* Stated goal
Set down the material exactly as given, please, from its first line through the line that includes "BACK_CURVE_RADIUS = 0.7100".

>>>

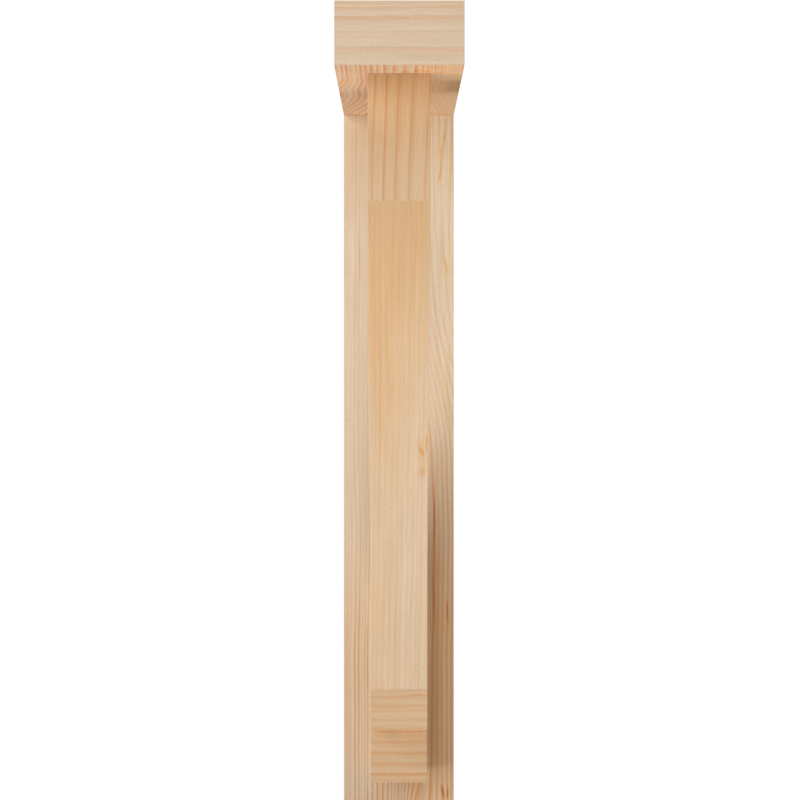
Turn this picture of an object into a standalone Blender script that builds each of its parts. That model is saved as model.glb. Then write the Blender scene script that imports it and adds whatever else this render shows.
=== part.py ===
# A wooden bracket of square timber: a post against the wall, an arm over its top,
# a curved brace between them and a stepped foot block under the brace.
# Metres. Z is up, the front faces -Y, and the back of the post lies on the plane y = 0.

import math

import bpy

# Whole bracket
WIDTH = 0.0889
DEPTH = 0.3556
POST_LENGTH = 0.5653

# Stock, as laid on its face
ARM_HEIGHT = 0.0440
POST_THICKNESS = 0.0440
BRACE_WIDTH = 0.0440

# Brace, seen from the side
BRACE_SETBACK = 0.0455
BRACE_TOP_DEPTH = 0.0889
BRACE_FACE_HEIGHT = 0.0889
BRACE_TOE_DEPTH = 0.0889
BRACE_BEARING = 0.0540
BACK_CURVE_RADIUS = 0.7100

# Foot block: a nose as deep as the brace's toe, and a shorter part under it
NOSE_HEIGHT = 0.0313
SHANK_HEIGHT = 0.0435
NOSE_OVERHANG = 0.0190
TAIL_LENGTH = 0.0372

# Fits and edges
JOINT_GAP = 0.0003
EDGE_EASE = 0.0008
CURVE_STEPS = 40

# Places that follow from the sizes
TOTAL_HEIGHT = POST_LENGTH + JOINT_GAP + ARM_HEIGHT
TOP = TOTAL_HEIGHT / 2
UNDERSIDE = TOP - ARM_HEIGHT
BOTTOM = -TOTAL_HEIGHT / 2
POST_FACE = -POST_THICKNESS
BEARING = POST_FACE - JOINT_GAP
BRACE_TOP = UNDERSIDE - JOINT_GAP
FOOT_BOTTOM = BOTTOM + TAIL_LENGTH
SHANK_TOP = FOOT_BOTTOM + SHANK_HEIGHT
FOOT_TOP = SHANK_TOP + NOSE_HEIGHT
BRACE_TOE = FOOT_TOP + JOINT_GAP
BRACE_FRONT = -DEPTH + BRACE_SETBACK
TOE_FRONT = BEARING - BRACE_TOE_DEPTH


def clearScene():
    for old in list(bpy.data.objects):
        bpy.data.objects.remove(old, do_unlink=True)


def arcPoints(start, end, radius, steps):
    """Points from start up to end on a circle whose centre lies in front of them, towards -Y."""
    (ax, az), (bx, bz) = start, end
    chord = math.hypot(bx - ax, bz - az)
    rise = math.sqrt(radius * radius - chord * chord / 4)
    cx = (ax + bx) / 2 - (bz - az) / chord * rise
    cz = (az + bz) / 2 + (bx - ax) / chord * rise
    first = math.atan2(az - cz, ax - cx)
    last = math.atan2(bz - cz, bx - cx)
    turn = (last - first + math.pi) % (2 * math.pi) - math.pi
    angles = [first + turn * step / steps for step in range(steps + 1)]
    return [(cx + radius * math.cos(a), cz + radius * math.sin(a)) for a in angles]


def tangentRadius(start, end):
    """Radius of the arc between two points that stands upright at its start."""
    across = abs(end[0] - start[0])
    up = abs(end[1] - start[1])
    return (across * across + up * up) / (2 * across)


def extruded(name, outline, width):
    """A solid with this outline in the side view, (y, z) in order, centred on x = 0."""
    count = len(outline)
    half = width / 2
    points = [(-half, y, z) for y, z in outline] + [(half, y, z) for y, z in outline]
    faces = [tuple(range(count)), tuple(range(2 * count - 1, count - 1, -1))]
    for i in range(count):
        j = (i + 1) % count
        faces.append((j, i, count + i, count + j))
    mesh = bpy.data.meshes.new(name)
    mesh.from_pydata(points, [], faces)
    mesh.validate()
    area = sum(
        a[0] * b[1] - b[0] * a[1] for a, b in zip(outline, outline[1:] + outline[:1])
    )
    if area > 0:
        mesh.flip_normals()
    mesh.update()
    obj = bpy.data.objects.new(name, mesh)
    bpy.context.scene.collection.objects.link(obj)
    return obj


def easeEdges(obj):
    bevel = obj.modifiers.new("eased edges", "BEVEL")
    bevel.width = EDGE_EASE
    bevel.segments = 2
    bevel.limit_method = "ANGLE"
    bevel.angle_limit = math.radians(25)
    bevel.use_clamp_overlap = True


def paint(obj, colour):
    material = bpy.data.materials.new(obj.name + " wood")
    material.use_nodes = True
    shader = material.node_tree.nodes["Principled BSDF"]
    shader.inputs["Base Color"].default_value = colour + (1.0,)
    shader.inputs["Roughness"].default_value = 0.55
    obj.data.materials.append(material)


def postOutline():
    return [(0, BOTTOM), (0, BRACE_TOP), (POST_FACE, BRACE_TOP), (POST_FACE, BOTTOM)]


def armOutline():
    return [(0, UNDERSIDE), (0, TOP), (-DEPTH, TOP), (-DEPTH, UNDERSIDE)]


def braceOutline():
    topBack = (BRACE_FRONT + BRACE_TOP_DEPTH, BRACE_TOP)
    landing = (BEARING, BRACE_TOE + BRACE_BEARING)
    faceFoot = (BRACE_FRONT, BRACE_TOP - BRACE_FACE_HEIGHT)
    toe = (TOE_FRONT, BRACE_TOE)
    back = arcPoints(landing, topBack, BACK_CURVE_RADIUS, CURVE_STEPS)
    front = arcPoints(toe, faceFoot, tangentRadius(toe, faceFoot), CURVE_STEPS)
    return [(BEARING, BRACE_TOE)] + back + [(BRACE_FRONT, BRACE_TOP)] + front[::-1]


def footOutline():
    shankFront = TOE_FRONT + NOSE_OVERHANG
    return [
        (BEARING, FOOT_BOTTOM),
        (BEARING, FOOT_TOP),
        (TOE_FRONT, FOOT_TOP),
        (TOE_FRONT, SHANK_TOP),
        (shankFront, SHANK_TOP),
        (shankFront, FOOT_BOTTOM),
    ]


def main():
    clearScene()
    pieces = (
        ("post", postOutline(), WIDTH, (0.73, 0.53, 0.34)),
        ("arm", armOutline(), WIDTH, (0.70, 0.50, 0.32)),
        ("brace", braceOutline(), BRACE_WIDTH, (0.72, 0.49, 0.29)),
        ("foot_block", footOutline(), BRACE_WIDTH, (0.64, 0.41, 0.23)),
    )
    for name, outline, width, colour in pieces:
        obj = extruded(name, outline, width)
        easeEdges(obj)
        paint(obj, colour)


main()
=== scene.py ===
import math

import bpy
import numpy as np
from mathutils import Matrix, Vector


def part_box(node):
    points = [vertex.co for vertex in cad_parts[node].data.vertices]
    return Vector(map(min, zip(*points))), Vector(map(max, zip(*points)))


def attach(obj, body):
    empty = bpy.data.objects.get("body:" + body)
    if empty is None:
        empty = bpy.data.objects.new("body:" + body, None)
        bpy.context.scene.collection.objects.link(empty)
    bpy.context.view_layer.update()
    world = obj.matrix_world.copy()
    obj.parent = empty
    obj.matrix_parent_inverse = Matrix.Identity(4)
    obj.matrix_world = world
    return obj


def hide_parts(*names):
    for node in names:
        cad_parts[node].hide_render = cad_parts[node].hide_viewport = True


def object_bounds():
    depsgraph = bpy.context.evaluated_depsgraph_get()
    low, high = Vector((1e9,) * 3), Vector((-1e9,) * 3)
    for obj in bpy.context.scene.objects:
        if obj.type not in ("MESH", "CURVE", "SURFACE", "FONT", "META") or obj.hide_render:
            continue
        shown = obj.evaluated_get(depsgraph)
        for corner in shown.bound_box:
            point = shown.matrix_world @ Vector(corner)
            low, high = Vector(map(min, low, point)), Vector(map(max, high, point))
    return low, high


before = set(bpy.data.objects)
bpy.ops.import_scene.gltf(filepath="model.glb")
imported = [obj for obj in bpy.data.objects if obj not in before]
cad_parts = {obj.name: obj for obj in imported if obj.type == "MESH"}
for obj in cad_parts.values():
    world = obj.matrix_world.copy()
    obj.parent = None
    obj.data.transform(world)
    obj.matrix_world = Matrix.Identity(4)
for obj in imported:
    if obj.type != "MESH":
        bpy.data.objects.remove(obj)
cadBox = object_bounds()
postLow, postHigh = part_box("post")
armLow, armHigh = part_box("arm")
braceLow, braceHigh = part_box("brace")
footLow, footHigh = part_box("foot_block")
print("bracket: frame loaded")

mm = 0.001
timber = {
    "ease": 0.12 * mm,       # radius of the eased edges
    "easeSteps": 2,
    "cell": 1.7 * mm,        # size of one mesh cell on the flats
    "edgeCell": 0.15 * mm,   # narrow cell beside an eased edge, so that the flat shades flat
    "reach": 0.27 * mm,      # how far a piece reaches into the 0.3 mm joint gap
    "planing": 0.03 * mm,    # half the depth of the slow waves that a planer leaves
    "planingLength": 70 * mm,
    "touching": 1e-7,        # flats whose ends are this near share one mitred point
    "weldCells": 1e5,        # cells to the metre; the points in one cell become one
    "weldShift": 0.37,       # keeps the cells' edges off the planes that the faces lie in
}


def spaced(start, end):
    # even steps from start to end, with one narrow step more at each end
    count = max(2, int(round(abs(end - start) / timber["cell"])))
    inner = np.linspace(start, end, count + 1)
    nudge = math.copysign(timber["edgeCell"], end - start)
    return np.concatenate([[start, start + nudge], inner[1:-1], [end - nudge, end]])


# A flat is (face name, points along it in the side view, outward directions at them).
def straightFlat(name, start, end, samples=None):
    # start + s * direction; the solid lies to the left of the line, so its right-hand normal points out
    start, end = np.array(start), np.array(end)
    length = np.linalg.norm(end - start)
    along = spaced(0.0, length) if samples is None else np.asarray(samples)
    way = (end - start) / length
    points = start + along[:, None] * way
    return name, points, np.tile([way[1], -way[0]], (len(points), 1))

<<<

* The result
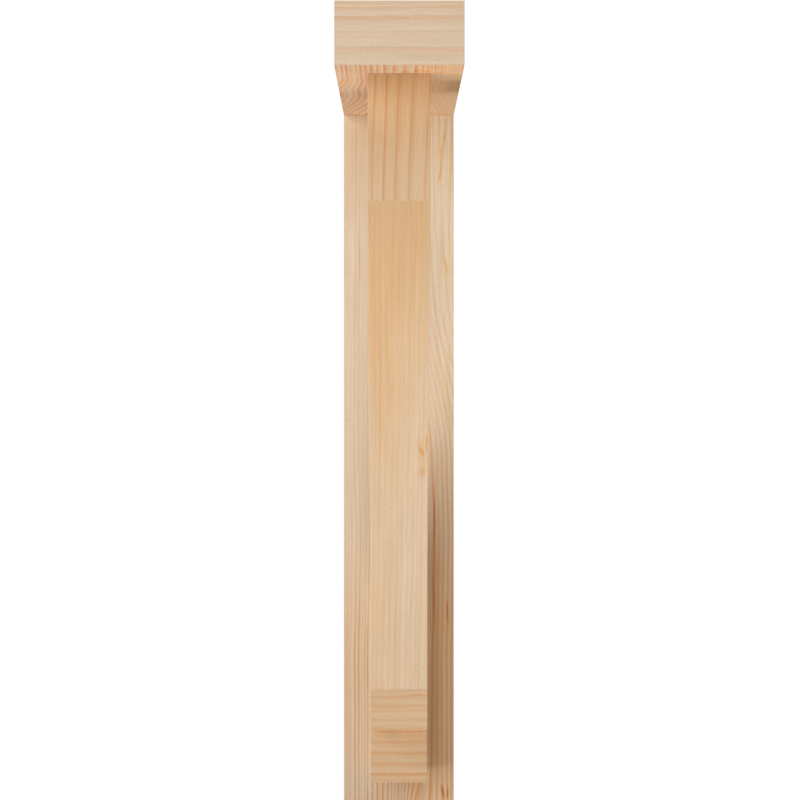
Turn this picture of an object into a standalone Blender script that builds each of its parts. That model is saved as model.glb. Then write the Blender scene script that imports it and adds whatever else this render shows.
=== part.py ===
# A wooden bracket of square timber: a post against the wall, an arm over its top,
# a curved brace between them and a stepped foot block under the brace.
# Metres. Z is up, the front faces -Y, and the back of the post lies on the plane y = 0.

import math

import bpy

# Whole bracket
WIDTH = 0.0889
DEPTH = 0.3556
POST_LENGTH = 0.5653

# Stock, as laid on its face
ARM_HEIGHT = 0.0440
POST_THICKNESS = 0.0440
BRACE_WIDTH = 0.0440

# Brace, seen from the side
BRACE_SETBACK = 0.0455
BRACE_TOP_DEPTH = 0.0889
BRACE_FACE_HEIGHT = 0.0889
BRACE_TOE_DEPTH = 0.0889
BRACE_BEARING = 0.0540
BACK_CURVE_RADIUS = 0.7100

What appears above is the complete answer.